Work / Case Study 02

GEMx

Brand identity and a real-time WebGL showroom for a gemstone exchange.

Role Creative Technologist
Timeline Apr 2024 — Sep 2024
Client GEMx
Team Solo, with GEMx founders and a gemologist consultant
Scope Brand identity · Real-time gemstone renderer · Marketing site · CMS handoff
Stack
Three.jsCustom GLSLAstroGSAPSanity CMS
GEMx — cover
Overview

GEMx connects independent gem cutters with buyers who never get to hold the stone. The pitch: if the product is light itself, the website has to render light honestly. I built the identity and the interactive marketing site as one system — a logotype drawn from dispersion optics, and a real-time gemstone renderer that runs on a mid-tier phone.

The challenge

Gem trading runs on physical inspection — color, cut, and "fire" (dispersion, the rainbow flashes as a stone moves). Photography flattens all three, which is why online gem listings look like costume jewelry and price accordingly. GEMx needed buyers to trust a stone they could only see through a screen.

The constraint that shaped everything: the buyers are not on workstations. They are dealers checking listings on phones in markets in Jaipur, Bangkok, and Antwerp. Path-traced gem renders were off the table — the fire had to be real-time, on hardware I did not control, on networks I could not assume.

01 — Identity

A brand drawn from optics

The identity starts where the product does: refraction. The logotype is set on a baseline that kinks at the angle light bends entering corundum (the sapphire family) — a detail nobody consciously reads and every gemologist feels. The palette is sampled from certification-grade color standards rather than a brand-book mood, so a "GEMx emerald green" is a measurable thing, not a vibe.

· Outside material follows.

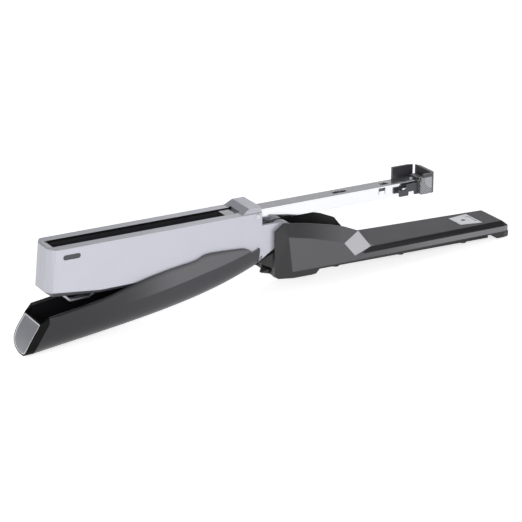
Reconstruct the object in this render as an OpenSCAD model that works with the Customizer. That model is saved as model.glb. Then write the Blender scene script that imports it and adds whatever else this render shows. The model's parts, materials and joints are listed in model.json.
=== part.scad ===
// Full-strip desktop stapler, opened flat for loading: the head lies upside down behind its base,
// the handle stands open against its stop, and the staple rail is pulled out of the head.
// Base and head are each drawn in their own upright frame, with the origin on the head hinge,
// x towards the front and z up, and are then placed as they lie when the stapler is open.
// Millimetres.

/* [Pose] */
// Angle between the base and the head when the head lies open on its stop
opening = 181; // [176:0.5:184]
// How far the staple rail is pulled out of the head
rail_out = 120.5; // [100:0.5:124]

/* [Base] */
// Height of the head hinge above the underside
hinge_height = 31; // [30:0.5:34]
// Distance from the hinge to the front of the base
base_reach = 190; // [185:1:200]
// Half-width over the hinge cheeks
cheek_half = 20; // [19.5:0.1:22]
// Half-width of the gap between the cheeks
cheek_gap_half = 15.7; // [15.6:0.1:16]
// Height of the base bar
bar_height = 11.8; // [10:0.1:11.8]
// Half-width of the bar at its front end
bar_front_half = 16.5; // [15:0.1:18]

/* [Head] */
// Half-width over the head housing
head_half = 13.85; // [13:0.05:14]
// Depth of the housing rim below the hinge
rim_drop = 18.5; // [18:0.1:19]
// Distance from the hinge to the lower edge of the nose
nose_reach = 172.4; // [171:0.1:175]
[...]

Everything ships as tokens: the print deck, the site, and the renderer's material presets draw from one palette definition, so the stone on screen and the wordmark beside it agree.

Identity system — logotype construction and certification palette
02 — Rendering

Faking fire honestly

Real dispersion needs spectral ray tracing; phones need something else. The renderer fakes it in layers that each stay cheap: cubemap refraction with a per-channel index of refraction offset (three texture taps buy the rainbow), a facet-space glint pass driven by the device gyroscope so the stone flashes as the phone tilts, and screen-space sparkle seeded per-facet so highlights sit on geometry, not on the screen.

The honesty rule: every approximation was reviewed against reference footage of the actual stones with the gemologist. If a shortcut made a stone look better than it is, it came out — the renderer is a listing, not an ad.

gem.frag — per-channel IOR dispersion (abridged)
// three refractions, one per channel — the cheap rainbow
vec3 dispersed;
dispersed.r = texture(uEnv, refract(V, N, uIOR * 0.985)).r;
dispersed.g = texture(uEnv, refract(V, N, uIOR        )).g;
dispersed.b = texture(uEnv, refract(V, N, uIOR * 1.015)).b;

// facet glint — gyro-driven, seeded per facet so
// sparkle sticks to geometry, not to the screen
float glint = facetSparkle(vFacetId, uTilt);
03 — Performance

A budget, not a benchmark

The site holds a hard envelope: 60fps on a three-year-old mid-tier Android, first paint before the 3D loads, total transfer including geometry under 3.5MB. A device probe on first frame sorts hardware into three quality tiers — resolution scale, sparkle density, and refraction taps degrade together, so a low tier looks simpler, never broken.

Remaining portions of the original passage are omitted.